Non è censura, è cultura. Non è oscurantismo, è rispetto per la scienza. Il fatto è questo: Facebook ha rimosso, perché «fanno disinformazione», le pagine di alcune associazioni no vax. Ha deciso di intervenire contro le fandonie di quelli del “dalli al medico, all’epidemiologo e a chi li manovra e trama con i vaccini!”. Pur mantenendo saldo il principio della libertà di pensiero, non bisogna esagerare. Specie in una fase così delicata, in cui è in gioco la vita di tutti e il vaccino è l’unico rimedio possibile.
A livello pop, si scherza, si minimizza, si confondono sciaguratamente, in nome del disprezzo della sapienza e di un senso di inferiorità generalizzato e demagogico nei confronti della competenza, le gerarchie culturali tra gli argomenti scientificamente fondati e quelli prodotti e diffusi dalla ciarlataneria più andante. Che trova purtroppo nei social terreno di coltura e arma di diffusione e di distrazione di massa.
E dunque i virologi, ma non solo loro, fanno bene a plaudire alla scelta di Facebook. Subito contestata da Comilva, l’associazione per la libertà vaccinale, pronta a querelare il social network. Lo stesso su cui sono piovute offese e minacce nei giorni scorsi contro l’infermiera dello Spallanzani che per prima si è vaccinata e ora, per difendersi dagli haters, si è cancellata dai social. Per non dire del virologo Bassetti che, dopo essere stato a sua volta insultato, si è rivolto a Facebook: «Intervenga per difendere la scienza».
In Italia sono state imposte per legge le vaccinazioni contro il vaiolo (1888), la difterite (1939), la polio (1968). Adesso invece, con una campagna vaccinale che stenta a prendere il largo, non s’è scelto il metodo dell’obbligo vaccinale ma quello della persuasione graduale e paziente (ma la pazienza ha un limite) nei confronti di quel venti per cento di italiani che, stando a un sondaggio nazionale di dicembre, non vuole fare il vaccino e di quel 40 per cento che vuole farlo ma non subito, per vedere l’effetto che fa.

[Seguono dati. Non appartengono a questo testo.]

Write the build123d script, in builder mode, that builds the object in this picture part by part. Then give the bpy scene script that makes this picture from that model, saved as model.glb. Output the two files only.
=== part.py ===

La reazione di Facebook, non censura ma buon senso, deve valere insomma come stimolo al nostro governo a prendere sul serio la battaglia culturale in corso e a combatterla senza timidezze e furberie populiste. Manca il salto di qualità che impegni la politica - oltre che nell’efficienza della battaglia sui vaccini, che arrivano tardi, vengono fatti con lentezza e tra troppe diseguaglianze tra regione e regione e anche in questo la Lombardia è una riprova di un’eccellenza che non esiste - in una lotta culturale visibilissima, per dire con chiarezza che il vaccino è l’antidoto necessario. E per farne tanti, bene e subito: così da dare una lezione agli avversari.
Meno c’è chiarezza su questo e più si genera quel caos che i cittadini già avvertono e che favorisce l’incunearsi e il diffondersi delle posizioni più irresponsabili, e poco patriottiche, di diffidenza nei confronti del rimedio anti-virale trovato a tempo di record. Ogni fiancheggiamento - sia pure spacciato per rispetto delle idee di tutti - alla cultura irrazionalista non è esempio di democrazia ma di arrendevolezza. E così non va.